At the White House, there was little comment. "To ensure that the process goes forward, we wouldn't want to say anything or do anything to interfere with that process," a spokesman said. "The Justice Department is the appropriate agency to handle these questions."

Day Four of the missing explosives brought a report from KSTP, a Minneapolis-St. Paul, Minnesota, television station.
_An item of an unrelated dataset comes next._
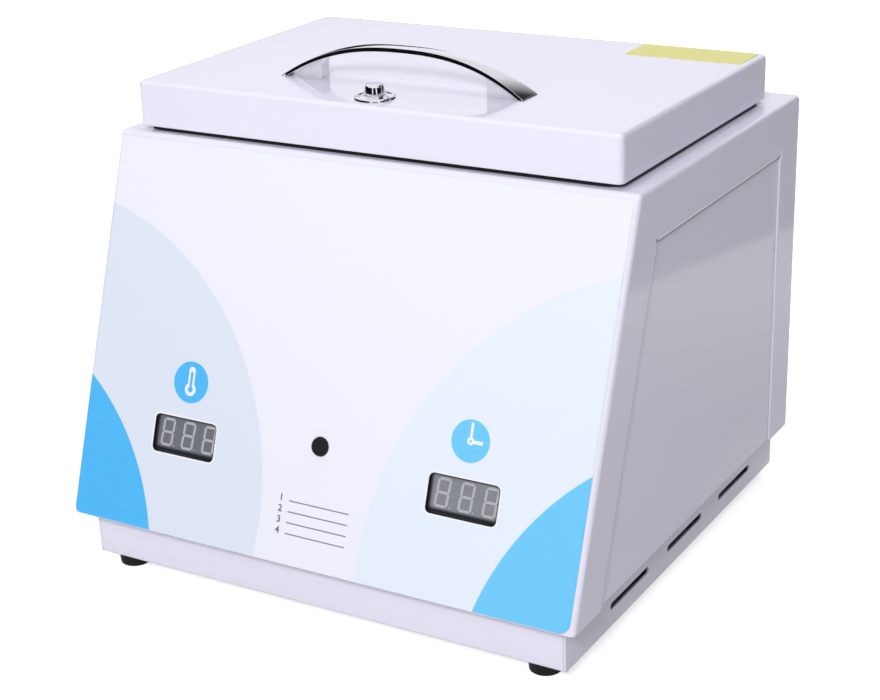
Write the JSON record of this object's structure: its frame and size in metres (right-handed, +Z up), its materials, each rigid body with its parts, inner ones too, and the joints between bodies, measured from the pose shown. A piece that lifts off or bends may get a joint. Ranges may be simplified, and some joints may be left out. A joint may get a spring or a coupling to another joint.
{
  "type": "dry heat sterilizer",
  "caption": "Bench sterilizer: white sheet metal cabinet with a slanted front panel, a heated steel chamber, and a hinged insulated lid with a bow handle and a latch button.",
  "frame": {"origin": "on the bench surface, under the middle of the object's bounding box", "axes": "+Z up, -Y towards the user (the slanted front panel faces -Y), +X to the user's right"},
  "size_m": [0.29, 0.2742, 0.2628],
  "materials": {
    "white_paint": "gloss",
    "label_film": "satin",
    "display_plastic": "satin",
    "black_plastic": "satin",
    "rubber": "matte",
    "chrome": "polished",
    "steel": "brushed",
    "zinc": "satin",
    "silicone": "matte",
    "glass_wool": "matte",
    "green_board": "satin",
    "heater_mat": "matte",
    "yellow_film": "satin",
    "brass": "satin",
    "nylon": "satin",
    "coil_tape": "satin",
    "relay_blue": "satin"
  },
  "bodies": {
    "cabinet": {"base_tray": "white_paint", "hood_shell": "white_paint", "side_panel_right": "white_paint", "side_panel_left": "white_paint", "front_label": "label_film", "temperature_display": "display_plastic", "timer_display": "display_plastic", "mains_inlet": "black_plastic", "power_switch_frame": "black_plastic", "fuse_holder": "black_plastic", "foot_1": "rubber", "foot_2": "rubber", "foot_3": "rubber", "foot_4": "rubber", "chamber": "steel", "temperature_probe": "steel", "program_switch": "steel", "hinge_base_left": "steel", "hinge_base_right": "steel", "hinge_pin_left": "steel", "hinge_pin_right": "steel", "insulation_jacket": "zinc", "thermal_cutout": "zinc", "inlet_pin_live": "zinc", "inlet_pin_earth": "zinc", "inlet_pin_neutral": "zinc", "inlet_screw_1": "zinc", "inlet_screw_2": "zinc", "hood_screw_1": "zinc", "hood_screw_2": "zinc", "foot_screw_1": "zinc", "foot_screw_2": "zinc", "foot_screw_3": "zinc", "foot_screw_4": "zinc", "chamber_insulation": "glass_wool", "control_board": "green_board", "power_board": "green_board", "heater_band": "heater_mat", "board_spacer_1": "brass", "board_spacer_2": "brass", "board_spacer_3": "brass", "board_spacer_4": "brass", "latch_keeper": "nylon", "transformer": "coil_tape", "relay": "relay_blue"},
    "lid": {"lid_shell": "white_paint", "lid_liner": "steel", "lid_insulation": "glass_wool", "lid_gasket": "silicone", "lid_handle": "chrome", "handle_screw_1": "zinc", "handle_screw_2": "zinc", "latch_flange": "chrome", "hinge_lid_left": "steel", "hinge_lid_right": "steel", "caution_sticker": "yellow_film"},
    "latch": {"latch_button": "chrome"},
    "button": {"program_button": "black_plastic"},
    "rocker": {"power_rocker": "black_plastic"}
  },
  "joints": [
    {"name": "lid_hinge", "type": "hinge", "parent": "cabinet", "child": "lid", "pos_m": [0, 0.11326, 0.2229], "axis": [-1, 0, 0], "range_deg": [0, 100]},
    {"name": "latch_press", "type": "slide", "parent": "lid", "child": "latch", "axis": [0, 0, -1], "range_m": [0, 0.003], "stiffness_N_per_m": 400, "springref_m": -0.003},
    {"name": "program_press", "type": "slide", "parent": "cabinet", "child": "button", "axis": [0, 0.94, -0.3412], "range_m": [0, 0.0008], "stiffness_N_per_m": 600, "springref_m": -0.001},
    {"name": "power_rock", "type": "hinge", "parent": "cabinet", "child": "rocker", "pos_m": [-0.022, 0.13156, 0.076], "axis": [-1, 0, 0], "range_deg": [0, 20]}
  ]
}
The report featured video that a news crew shot in April 2003, nine days after the liberation of Baghdad, showing barrels of marked explosives with what appeared to be seals from the International Atomic Energy Agency in an unguarded bunker there.

It was unclear if the items in the videotape may have been the missing explosives, but former chief weapons inspector David Kay told CNN's "Newsnight" that it was evidence explosives were there after U.S. forces reached the site.

"I think it is game, set and match," Kay said. "There was HMX, RDX in there. The seal was broken. And quite frankly, to me the most frightening thing is not only was the seal broken, lock broken, but the soldiers left after opening it up. I mean, to rephrase the so-called Pottery Barn rule. If you open an arms bunker, you own it. You have to provide security."

"The damning thing is the seals," Kay told The New York Times. "The Iraqis didn't use seals on anything. So I'm absolutely sure that's an IAEA seal."

Campaigning in Hawaii

Ahhh, but back to Hawaii, which has only backed a Republican for president during the GOP landslides of '84 and '72 but now finds itself back on the map.

Cheney will fly Air Force Two to the islands from New Mexico. He'll spend 13 and a half hours in the air (total round trip) and about two hours on the ground. The rally is scheduled for 11 p.m. local time. Why Hawaii? "Hawaii is a state where the president's leadership resonates," a Cheney spokeswoman said last night. "It's a very close race. We think we're competitive, and we think it's worth the trip. ... There's an opportunity out there."

Kerry's younger daughter, Alex, will speak at Farrington High School today and holds a get-out-the-vote rally with Gore. Camp Kerry also has a new ad hitting the airwaves in Hawaii this weekend.

The Bush-Cheney argument for winning Hawaii goes something like this: Hawaii has the lowest jobless rate in the nation and few of the economic problems afflicting states on the mainland. The islands are in the midst of a construction boom, and tourism is soaring. Republicans also believe that Hawaii voters, having lived every day with the memory of Pearl Harbor, have a special appreciation for 9/11. Also, 10,000 Hawaii-based U.S. troops are at war in Afghanistan and Iraq. Gov. Linda Lingle, a Republican, has been a huge Bush backer, traveling this month to Tempe, Arizona, to spin for Bush after the third presidential debate.

Still, pardon us if we're skeptical of a Bush victory in the Aloha State. Similar polls showed a similarly tight race there in 2000, when Gore carried it on Election Day by 18 points. No matter, of course. Cheney's trip still will have succeeded if it showcases a Democratic stronghold that appears to be leery of Kerry and forces some Democrats in the 48 contiguous states to ask why.